Enfraqueceu capacidades cognitivas e limitou grandemente a sua dinâmica de comunicar. Jantei com ele praticamente todos os dias nessa amplitude temporal e entendíamo-nos num código muito próprio, marcado pela presença e pelo silêncio. Em mais que um momento, diante do seu emagrecimento cavalgante e aparentemente inexplicável, em função do que comia, apareceu a proposta de uma bateria de exames invasivos. Manifestei-me sempre desfavorável. Pedi que lhe fossem ministradas todas as medidas de conforto possíveis, controlando a dor, e assumi que o sofrimento seria atenuado com a minha presença permanente. A medicina poderia descobrir exatamente o que ele tinha, mas nada teria para oferecer como tratamento proporcional, com um horizonte mínimo de esperança. A ‘obstinação terapêutica’, ‘Distanásia’, não só é má prática médica, como é eticamente reprovável. Alguns dos que votarão com convicção a ‘despenalização da eutanásia’, creio que é disto que estão a falar e é a perpetuação desta prática inútil que querem evitar. Uma vez mais,a confusão de conceitos desajuda.

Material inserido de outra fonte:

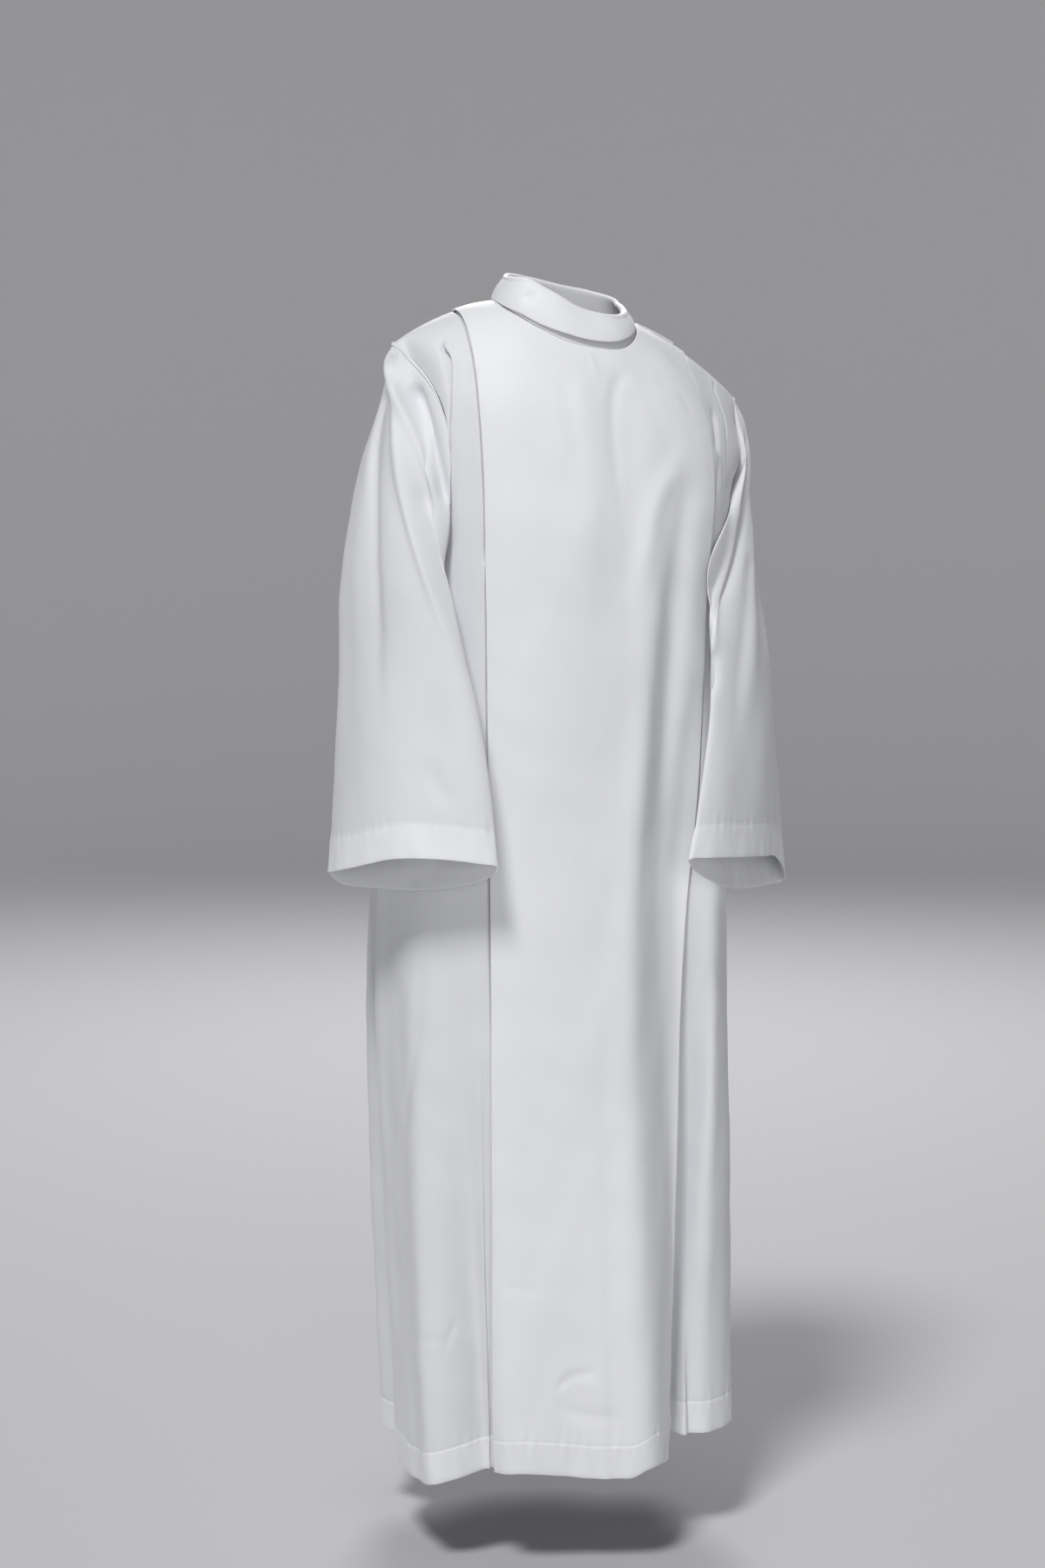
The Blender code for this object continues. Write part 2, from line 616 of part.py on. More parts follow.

Como síntese, e em termos meramente sociológicos e antropológicas, direi que matar não é solução de coisa nenhuma. Parece, antes, uma renúncia à busca de caminhos, uma assunção de que a falência do sistema é uma inevitabilidade a que temos de nos resignar. Não julgo nenhuma exceção, que merece silêncio respeitoso, mas além do perigo resvalante, não me agrada uma ‘solução’ social sem retorno. Matar é algo distinto de deixar morrer! E ajudar a morrer, uma inevitabilidade comum a todos, só pode equivaler a ajudar a viver [o possível]! Se não cuidamos bem dos últimos instantes dos nossos, estes merecem, ao menos, que os deixemos morrer em paz. Assistidos!